The Metrics API is not just for Agencies; it could be implemented by Providers. And the consumers of an Agency implementation of metrics are not necessarily (only) Providers, in fact the main use cases are for city-internal consumption by analytics and visualization tools.

Yes, this could be an alternative to consuming raw trip data, although in the absence of such data, it makes the metrics essentially impossible to verify.

dirkdk commented 4 years ago

@johnclary @schnuerle @jfh01 I think there's a misunderstanding here.

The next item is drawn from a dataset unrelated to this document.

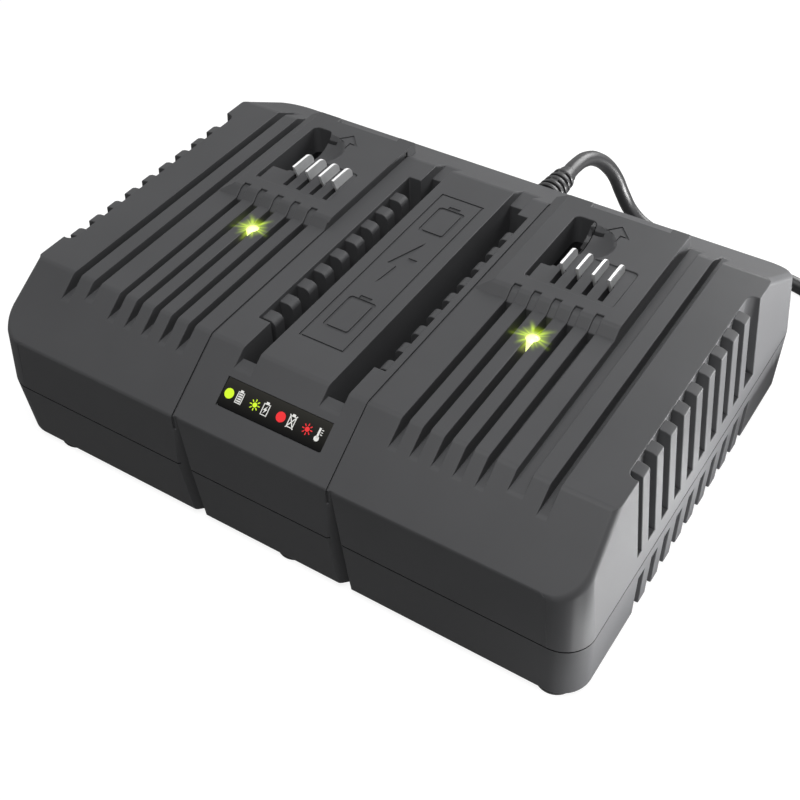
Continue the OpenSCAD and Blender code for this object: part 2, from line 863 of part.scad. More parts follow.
module lamp_lens(side) {
    top = tray_h - 1;
    r = lens_d / 2 - 0.05;
    color(lamp_green) translate([bay_x(side), -lens_back, 0]) {
        translate([0, 0, ceiling_h - 2]) cylinder(r = lens_d * 0.75, h = 1.9);
        translate([0, 0, ceiling_h - 2]) cylinder(r = r, h = top - ceiling_h + 2);
        translate([0, 0, top]) intersection() {
            translate([0, 0, -r]) sphere(r = r * sqrt(2));
            cylinder(r = r, h = r);
        }
    }
}

module left_lamp_lens() lamp_lens(0);

module right_lamp_lens() lamp_lens(1);

module indicator_boards() {
    color(board_green) for (side = [0, 1])
        translate([bay_x(side), -lens_back, indicator_h]) difference() {
            translate([-indicator_size[0] / 2, -indicator_size[1] / 2, 0]) cube(indicator_size);
            translate([0, 0, -1]) cylinder(r = indicator_hole_r, h = 4);
        }
}

module indicator_leds() {
    base = indicator_h + indicator_size[2];
    color([0.85, 0.95, 0.6]) for (side = [0, 1])
        translate([bay_x(side), -lens_back, base]) {
            cylinder(r = led_r, h = led_h);
            cylinder(r = led_r + led_flange[0], h = led_flange[1]);
            translate([0, 0, led_h]) intersection() {
                sphere(r = led_r);
                cylinder(r = 2 * led_r, h = led_r + 1);
            }
        }
}

module status_label() {
    color([0.03, 0.03, 0.03]) on_front_slope()
        translate([0, 0, -label_t]) linear_extrude(label_t - 0.3)
            rounded_rect([0.15, 0.15] - label_size / 2, label_size / 2 - [0.15, 0.15], 1);
}

// Main board and electronics

module main_board() {
    color(board_green) difference() {
        box([-board_x, -board_y, board_h], [board_x, board_y, deck]);
        for (spot = post_spots)
            translate([spot[0], spot[1], board_h - 1]) cylinder(r = board_hole_r, h = board_t + 2);
    }
}

module board_screws() {
    color(steel_grey) for (spot = post_spots)
        translate([spot[0], spot[1], deck + small_screw[1]])
            mirror([0, 0, 1]) small_pan_screw(board_screw_len);
}

core_size = [38, 32, 26];
core_spot = [-2, -14];
core_limb = 5.5;
winding_gap = 0.3;
winding_out = 5;

module transformer_core() {
    color(ferrite) translate([core_spot[0], core_spot[1], deck]) difference() {
        translate([-core_size[0] / 2, -core_size[1] / 2, 0]) cube(core_size);
        translate([0, 0, core_limb]) difference() {
            box([core_limb - core_size[0] / 2, -core_size[1], 0],
                [core_size[0] / 2 - core_limb, core_size[1], core_size[2] - 2 * core_limb]);
            box([-core_limb, -core_size[1], -1], [core_limb, core_size[1], core_size[2]]);
        }
    }
}

module transformer_winding() {
    inset = core_limb + winding_gap;
    half = [core_size[0] / 2 - inset, core_size[1] / 2 + winding_out];
    hole = [core_limb + 0.2, core_size[1] / 2 + 0.2];
    color(copper) translate([core_spot[0], core_spot[1], deck + inset]) difference() {
        rounded_box([-half[0], -half[1], 0], [half[0], half[1], core_size[2] - 2 * inset], 3);
        box([-hole[0], -hole[1], -1], [hole[0], hole[1], core_size[2]]);
    }
}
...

The Metrics API is not just for Agencies; it could be implemented by Providers. And the consumers of an Agency implementation of metrics are not necessarily (only) Providers, in fact the main use cases are for city-internal consumption by analytics and visualization tools.

Yes, this could be an alternative to consuming raw trip data, although in the absence of such data, it makes the metrics essentially impossible to verify.

That is how I saw the Metrics API as well. It is a standard that can be implemented by Agency or Provider, or even 3rd party Data aggregator. Either with input data from other MDS endpoints, or different sources (like Special Groups data that would only be available to the Provider)

schnuerle commented 4 years ago

Note that for 1.1.0 we have merged with #582 the new Geography API to the 'dev' branch. Please update this pull request with the latest code, resolve any conflicts, and make references to the Geography API where appropriate, e.g. with UUIDs.

We will be discussing Metrics at this week's Working Group meeting, so if available please come prepared to talk about your latest updates and ideas.

schnuerle commented 4 years ago

The content of the 2 Metrics pull requests #486 and #487 have been merged to the new [feature-metrics](https://github.com/openmobilityfoundation/mobility-data-specification/tree/feature-metrics/metrics) feature branch for everyone to review in context with MDS and the new Geography API, and make PRs against.

We will leave this issue open until that branch is ready to be merged to dev so please continue to leave feedback/ideas here, or on the new feature branch PR #587.